What you have to do:
What is needed is an exact copy of the lines from the line containing "obj.matrix_parent_inverse = Matrix.Identity(4)" to the line containing "of the bird;", both lines included, and nothing else.

******

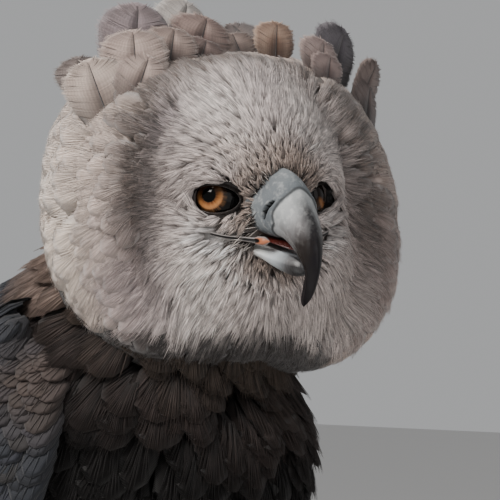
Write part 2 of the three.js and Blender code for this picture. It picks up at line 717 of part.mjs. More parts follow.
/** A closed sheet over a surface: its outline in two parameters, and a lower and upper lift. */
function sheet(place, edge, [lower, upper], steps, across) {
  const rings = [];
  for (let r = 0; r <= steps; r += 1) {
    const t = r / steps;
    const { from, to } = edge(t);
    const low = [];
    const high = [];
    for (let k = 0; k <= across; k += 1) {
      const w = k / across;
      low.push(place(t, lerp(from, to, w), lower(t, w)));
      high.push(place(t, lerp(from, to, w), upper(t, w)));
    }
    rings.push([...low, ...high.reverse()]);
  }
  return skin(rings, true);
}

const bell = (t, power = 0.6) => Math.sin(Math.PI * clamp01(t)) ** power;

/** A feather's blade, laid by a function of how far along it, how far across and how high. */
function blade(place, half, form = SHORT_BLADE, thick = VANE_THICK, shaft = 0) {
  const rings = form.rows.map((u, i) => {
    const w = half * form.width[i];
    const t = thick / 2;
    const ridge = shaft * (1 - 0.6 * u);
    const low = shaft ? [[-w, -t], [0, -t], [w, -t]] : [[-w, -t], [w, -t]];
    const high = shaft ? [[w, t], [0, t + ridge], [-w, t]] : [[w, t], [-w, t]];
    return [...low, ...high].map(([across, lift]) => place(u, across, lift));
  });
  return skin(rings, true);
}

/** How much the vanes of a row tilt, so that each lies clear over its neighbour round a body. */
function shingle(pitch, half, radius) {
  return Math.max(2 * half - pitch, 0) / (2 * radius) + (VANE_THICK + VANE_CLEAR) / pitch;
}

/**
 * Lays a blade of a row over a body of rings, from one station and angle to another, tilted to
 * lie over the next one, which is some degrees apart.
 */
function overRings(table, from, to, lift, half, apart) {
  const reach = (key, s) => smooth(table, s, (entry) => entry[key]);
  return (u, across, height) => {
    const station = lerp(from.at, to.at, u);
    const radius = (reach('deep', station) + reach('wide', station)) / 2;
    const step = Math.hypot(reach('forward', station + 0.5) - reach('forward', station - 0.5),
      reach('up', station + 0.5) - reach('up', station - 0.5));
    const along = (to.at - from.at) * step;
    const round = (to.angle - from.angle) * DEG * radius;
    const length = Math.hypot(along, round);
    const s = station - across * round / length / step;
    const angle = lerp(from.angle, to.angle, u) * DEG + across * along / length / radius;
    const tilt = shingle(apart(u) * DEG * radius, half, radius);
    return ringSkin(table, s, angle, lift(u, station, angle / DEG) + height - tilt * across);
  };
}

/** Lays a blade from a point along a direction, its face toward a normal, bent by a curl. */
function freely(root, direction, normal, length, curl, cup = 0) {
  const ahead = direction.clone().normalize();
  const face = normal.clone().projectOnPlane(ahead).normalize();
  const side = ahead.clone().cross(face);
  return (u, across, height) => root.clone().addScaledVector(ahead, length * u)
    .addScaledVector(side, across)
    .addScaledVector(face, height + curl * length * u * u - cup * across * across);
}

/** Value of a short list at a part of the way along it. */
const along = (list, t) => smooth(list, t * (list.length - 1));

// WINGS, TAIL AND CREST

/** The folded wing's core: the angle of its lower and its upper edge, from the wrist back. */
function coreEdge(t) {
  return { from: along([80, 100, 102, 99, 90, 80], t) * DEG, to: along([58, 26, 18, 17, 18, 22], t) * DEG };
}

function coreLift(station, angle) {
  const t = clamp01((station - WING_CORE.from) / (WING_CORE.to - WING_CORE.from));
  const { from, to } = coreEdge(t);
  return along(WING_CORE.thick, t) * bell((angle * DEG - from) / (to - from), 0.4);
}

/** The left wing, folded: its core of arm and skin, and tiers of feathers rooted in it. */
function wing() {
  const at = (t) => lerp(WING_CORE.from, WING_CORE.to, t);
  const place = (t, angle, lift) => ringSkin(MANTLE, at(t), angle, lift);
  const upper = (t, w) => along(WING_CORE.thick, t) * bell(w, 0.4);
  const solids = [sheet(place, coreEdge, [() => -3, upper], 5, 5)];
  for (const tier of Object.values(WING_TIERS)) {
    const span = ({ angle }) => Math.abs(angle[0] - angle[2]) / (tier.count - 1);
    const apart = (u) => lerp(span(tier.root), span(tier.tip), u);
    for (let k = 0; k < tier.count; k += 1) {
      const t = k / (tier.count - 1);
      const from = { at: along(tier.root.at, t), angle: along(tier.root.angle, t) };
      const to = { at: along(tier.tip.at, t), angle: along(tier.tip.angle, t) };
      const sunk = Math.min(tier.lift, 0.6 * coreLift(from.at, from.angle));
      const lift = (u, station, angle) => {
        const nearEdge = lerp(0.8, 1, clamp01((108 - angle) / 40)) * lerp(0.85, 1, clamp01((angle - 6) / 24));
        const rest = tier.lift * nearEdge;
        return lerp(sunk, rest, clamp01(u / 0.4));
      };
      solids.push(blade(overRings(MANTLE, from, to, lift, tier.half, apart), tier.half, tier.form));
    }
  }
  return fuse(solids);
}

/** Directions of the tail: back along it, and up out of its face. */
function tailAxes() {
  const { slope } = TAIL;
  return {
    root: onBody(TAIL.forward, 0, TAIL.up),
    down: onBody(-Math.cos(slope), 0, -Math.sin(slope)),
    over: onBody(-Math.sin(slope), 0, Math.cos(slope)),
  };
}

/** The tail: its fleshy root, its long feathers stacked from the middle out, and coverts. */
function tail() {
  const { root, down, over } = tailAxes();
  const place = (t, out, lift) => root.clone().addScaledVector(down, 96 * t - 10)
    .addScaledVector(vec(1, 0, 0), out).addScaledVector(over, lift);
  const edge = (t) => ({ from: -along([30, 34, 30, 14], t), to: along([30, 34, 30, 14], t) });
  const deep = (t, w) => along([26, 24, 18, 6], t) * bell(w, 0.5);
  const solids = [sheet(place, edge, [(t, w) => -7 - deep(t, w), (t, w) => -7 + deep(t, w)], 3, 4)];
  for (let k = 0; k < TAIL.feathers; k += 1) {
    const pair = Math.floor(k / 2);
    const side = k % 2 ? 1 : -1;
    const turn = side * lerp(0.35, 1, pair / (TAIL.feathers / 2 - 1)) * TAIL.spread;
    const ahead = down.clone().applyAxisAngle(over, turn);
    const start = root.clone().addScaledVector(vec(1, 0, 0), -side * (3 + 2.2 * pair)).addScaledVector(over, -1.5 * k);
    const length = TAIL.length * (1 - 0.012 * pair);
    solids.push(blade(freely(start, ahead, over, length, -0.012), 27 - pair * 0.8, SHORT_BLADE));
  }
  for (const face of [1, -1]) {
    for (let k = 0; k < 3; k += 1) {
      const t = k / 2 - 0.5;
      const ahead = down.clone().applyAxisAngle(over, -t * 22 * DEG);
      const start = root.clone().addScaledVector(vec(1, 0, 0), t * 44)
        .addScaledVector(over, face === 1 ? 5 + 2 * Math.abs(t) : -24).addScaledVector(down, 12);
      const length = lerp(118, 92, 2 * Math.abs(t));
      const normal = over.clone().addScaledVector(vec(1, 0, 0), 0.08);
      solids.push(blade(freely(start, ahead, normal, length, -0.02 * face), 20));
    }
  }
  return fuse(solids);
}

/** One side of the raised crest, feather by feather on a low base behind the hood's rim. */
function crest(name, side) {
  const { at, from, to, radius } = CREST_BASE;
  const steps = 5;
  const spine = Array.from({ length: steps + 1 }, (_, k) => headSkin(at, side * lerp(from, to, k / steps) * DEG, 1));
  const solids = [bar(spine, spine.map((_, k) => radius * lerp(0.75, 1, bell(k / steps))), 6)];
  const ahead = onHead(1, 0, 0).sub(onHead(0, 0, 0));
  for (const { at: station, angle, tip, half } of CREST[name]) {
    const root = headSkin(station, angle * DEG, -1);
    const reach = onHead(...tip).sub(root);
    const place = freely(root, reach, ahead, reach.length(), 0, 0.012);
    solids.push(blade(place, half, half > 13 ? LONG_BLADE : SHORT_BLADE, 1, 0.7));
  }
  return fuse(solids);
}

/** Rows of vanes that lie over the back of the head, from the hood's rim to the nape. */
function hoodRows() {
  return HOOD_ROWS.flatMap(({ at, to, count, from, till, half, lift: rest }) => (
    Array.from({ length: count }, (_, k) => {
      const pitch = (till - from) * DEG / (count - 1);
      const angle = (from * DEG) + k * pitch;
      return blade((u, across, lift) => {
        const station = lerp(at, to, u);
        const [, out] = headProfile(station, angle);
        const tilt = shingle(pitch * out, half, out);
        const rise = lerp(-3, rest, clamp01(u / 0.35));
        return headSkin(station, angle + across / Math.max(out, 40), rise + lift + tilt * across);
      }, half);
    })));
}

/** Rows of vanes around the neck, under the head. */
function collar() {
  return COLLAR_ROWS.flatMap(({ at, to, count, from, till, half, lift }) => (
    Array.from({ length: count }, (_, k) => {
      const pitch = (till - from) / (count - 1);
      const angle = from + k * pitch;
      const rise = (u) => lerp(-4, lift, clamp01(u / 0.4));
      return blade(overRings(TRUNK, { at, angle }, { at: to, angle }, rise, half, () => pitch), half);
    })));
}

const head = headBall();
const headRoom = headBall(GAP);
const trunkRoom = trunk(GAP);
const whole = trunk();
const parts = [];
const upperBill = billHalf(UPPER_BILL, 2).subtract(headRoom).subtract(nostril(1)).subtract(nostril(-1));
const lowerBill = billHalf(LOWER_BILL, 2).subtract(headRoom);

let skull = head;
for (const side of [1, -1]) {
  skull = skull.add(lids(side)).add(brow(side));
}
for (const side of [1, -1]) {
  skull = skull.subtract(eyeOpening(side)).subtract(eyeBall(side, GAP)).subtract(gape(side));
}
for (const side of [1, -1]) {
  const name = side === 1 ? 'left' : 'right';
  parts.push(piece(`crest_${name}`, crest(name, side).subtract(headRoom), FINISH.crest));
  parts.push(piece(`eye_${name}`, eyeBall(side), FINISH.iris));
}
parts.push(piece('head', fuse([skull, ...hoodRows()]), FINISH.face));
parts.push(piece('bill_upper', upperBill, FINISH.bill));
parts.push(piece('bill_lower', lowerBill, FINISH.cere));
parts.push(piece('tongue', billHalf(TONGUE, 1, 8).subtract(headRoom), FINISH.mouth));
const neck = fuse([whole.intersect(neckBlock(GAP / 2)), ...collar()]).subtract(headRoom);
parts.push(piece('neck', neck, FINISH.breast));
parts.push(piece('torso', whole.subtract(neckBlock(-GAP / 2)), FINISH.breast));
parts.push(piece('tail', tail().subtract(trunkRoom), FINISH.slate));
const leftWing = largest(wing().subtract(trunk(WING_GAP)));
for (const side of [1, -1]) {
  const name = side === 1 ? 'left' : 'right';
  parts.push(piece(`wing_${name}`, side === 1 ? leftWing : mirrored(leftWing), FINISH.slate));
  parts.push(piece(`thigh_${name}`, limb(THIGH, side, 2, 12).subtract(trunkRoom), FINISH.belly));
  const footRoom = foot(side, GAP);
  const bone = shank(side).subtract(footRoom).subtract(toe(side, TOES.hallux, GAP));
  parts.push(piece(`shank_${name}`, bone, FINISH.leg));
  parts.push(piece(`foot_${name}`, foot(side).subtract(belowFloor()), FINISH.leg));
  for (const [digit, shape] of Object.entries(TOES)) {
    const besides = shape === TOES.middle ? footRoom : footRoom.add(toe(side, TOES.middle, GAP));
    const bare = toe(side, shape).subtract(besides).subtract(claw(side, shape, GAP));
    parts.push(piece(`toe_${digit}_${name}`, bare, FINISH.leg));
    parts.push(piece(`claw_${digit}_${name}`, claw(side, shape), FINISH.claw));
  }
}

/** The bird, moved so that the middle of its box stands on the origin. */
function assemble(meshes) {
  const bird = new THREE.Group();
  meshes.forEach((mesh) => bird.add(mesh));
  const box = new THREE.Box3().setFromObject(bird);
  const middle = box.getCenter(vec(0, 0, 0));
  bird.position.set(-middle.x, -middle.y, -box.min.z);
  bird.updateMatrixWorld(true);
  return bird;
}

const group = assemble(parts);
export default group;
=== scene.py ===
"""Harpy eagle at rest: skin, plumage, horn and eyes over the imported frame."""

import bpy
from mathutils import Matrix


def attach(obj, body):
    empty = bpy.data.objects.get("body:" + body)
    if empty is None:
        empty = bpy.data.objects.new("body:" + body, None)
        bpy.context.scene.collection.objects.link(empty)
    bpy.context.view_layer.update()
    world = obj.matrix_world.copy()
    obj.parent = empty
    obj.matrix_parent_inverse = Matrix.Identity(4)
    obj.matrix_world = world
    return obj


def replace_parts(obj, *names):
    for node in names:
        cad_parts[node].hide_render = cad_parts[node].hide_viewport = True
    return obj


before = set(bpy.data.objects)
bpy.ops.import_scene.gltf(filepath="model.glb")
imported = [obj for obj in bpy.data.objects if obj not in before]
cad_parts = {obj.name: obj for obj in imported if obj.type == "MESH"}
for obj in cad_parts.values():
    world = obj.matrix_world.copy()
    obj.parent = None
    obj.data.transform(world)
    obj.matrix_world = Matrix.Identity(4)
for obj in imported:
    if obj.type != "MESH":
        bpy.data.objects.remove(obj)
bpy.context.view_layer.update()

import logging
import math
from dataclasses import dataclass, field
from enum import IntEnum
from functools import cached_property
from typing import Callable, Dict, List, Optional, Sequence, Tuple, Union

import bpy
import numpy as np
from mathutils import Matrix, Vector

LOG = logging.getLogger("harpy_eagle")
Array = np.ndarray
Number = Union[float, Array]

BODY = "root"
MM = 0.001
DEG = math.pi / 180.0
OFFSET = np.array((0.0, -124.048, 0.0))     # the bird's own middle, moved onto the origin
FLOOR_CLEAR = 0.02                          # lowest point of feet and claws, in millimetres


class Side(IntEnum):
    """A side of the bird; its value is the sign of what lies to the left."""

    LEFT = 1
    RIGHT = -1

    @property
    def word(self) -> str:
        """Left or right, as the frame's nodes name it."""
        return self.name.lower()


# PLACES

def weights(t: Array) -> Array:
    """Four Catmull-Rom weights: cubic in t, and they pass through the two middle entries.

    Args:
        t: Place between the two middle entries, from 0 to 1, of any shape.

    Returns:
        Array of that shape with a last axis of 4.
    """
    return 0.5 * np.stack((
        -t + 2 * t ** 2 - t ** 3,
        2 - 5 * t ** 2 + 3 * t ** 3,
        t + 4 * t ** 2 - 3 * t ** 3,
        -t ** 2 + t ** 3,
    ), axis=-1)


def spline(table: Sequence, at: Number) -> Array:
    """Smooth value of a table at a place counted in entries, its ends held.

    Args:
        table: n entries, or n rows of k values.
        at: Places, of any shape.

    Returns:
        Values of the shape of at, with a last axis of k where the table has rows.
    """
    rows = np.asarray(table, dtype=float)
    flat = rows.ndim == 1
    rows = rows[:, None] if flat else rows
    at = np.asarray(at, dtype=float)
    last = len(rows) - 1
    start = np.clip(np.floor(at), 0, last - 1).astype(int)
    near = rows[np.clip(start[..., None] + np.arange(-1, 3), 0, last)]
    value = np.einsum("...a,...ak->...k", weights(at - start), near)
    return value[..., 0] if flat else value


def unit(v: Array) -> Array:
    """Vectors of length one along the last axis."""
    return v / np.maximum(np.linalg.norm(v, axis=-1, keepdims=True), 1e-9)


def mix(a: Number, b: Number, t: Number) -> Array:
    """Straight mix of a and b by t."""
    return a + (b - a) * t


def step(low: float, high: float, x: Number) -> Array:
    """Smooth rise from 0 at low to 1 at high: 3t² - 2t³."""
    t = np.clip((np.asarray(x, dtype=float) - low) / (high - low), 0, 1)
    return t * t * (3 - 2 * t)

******

Exercise result:
    obj.matrix_parent_inverse = Matrix.Identity(4)
    obj.matrix_world = world
    return obj


def replace_parts(obj, *names):
    for node in names:
        cad_parts[node].hide_render = cad_parts[node].hide_viewport = True
    return obj


before = set(bpy.data.objects)
bpy.ops.import_scene.gltf(filepath="model.glb")
imported = [obj for obj in bpy.data.objects if obj not in before]
cad_parts = {obj.name: obj for obj in imported if obj.type == "MESH"}
for obj in cad_parts.values():
    world = obj.matrix_world.copy()
    obj.parent = None
    obj.data.transform(world)
    obj.matrix_world = Matrix.Identity(4)
for obj in imported:
    if obj.type != "MESH":
        bpy.data.objects.remove(obj)
bpy.context.view_layer.update()

import logging
import math
from dataclasses import dataclass, field
from enum import IntEnum
from functools import cached_property
from typing import Callable, Dict, List, Optional, Sequence, Tuple, Union

import bpy
import numpy as np
from mathutils import Matrix, Vector

LOG = logging.getLogger("harpy_eagle")
Array = np.ndarray
Number = Union[float, Array]

BODY = "root"
MM = 0.001
DEG = math.pi / 180.0
OFFSET = np.array((0.0, -124.048, 0.0))     # the bird's own middle, moved onto the origin
FLOOR_CLEAR = 0.02                          # lowest point of feet and claws, in millimetres


class Side(IntEnum):
    """A side of the bird; its value is the sign of what lies to the left."""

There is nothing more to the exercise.